The Micro: 30,000 Vendors, 100 Metro Areas, and an AI Work Order System
Lessen is headquartered in Scottsdale, Arizona, with a secondary office in Chicago. The numbers speak for themselves: 280,000-plus properties served, 3 million-plus work orders completed annually, 100-plus metro areas, 30,000-plus vendors in their network, and a 4.8 out of 5 customer satisfaction rating. This is not a seed-stage startup testing product-market fit. This is an operating company with real scale.
The product suite is comprehensive. The flagship platform, One by Lessen, handles work order management, vendor sourcing, and invoicing. Aiden is their AI-driven work order creation and management tool. Lessen 360 is built specifically for multifamily residential maintenance. And the Lessen Marketplace provides discounted procurement for maintenance supplies and materials.
The AI component through Aiden is what makes this story interesting for a technology audience. Property maintenance generates enormous amounts of structured data: work order types, costs, completion times, vendor ratings, seasonal patterns, and failure rates by equipment type and age. That data is a gold mine for predictive maintenance and intelligent routing. An AI system that knows a 15-year-old HVAC unit in Phoenix fails 40% more often in July can schedule preventive maintenance before the tenant calls. An AI system that knows which vendors consistently finish jobs on time and under budget can route work orders without human intervention.
The vendor matching problem is particularly well-suited to AI. When a work order comes in, someone needs to figure out which of the 30,000 vendors in the network is the right one for this specific job, in this specific location, at this specific time. That decision depends on vendor specialization, availability, proximity, pricing history, quality ratings, insurance status, and license type. A human dispatcher makes that decision based on experience and a Rolodex. An AI makes it based on every work order the system has ever processed.
Lessen serves both commercial and residential markets. On the commercial side, they handle retail, healthcare, financial services, hotels, and education. On the residential side, they cover single-family and multifamily properties. The service catalog includes repairs, capital projects, landscaping, HVAC, snow and ice management, and disaster recovery. That breadth means they can be the single point of contact for all maintenance needs, which is exactly what institutional property owners want.
The mobile apps for tenants, property managers, and vendors complete the ecosystem. Tenants submit requests. Managers approve and track. Vendors receive assignments and report completion. Everyone sees the same data. That transparency alone is a competitive advantage in an industry where the typical communication chain is tenant to manager to vendor, with information lost at every step.
The Verdict
Lessen is not a typical startup story. It is a company that has already built significant scale in a deeply unglamorous market, and is now layering AI on top of an operational foundation that took years to construct. That is a very different risk profile than a two-person team with a demo.
At 30 days, I want to see how Aiden performs on work order accuracy. AI-generated work orders need to capture the right problem, assign the right category, and route to the right vendor type. Getting that wrong means sending an electrician to fix a plumbing problem, which wastes everyone’s time and money.

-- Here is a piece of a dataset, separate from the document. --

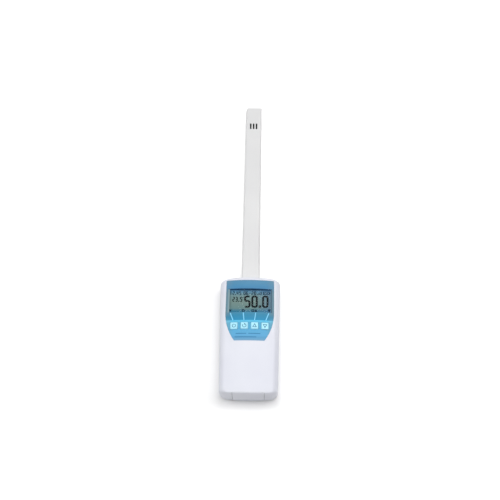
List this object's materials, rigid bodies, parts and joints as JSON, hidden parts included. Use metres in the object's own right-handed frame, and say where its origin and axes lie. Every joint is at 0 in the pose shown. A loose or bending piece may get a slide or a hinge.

At 60 days, the predictive maintenance capabilities will be the differentiator. Reactive maintenance is the current standard. Predictive maintenance, where the system identifies problems before they become emergencies, is the promise. With 3 million annual work orders of historical data, Lessen has the training set to make this work. The question is whether the AI can turn that data into actionable predictions that property managers trust enough to act on.
At 90 days, I want to see how the marketplace economics evolve. Vendor acquisition and retention is the lifeblood of this business. If the AI routing consistently sends high-quality work orders to the best vendors, those vendors will stay in the network. If it sends unprofitable or complicated jobs, they will leave. The AI needs to optimize for the entire marketplace, not just the property owner side.
The 4.8 out of 5 satisfaction rating across 280,000 properties is the most impressive number here. Maintaining service quality at that scale, in an industry known for inconsistency, suggests operational excellence that competitors will find hard to replicate. The AI is the accelerant. The operations are the moat.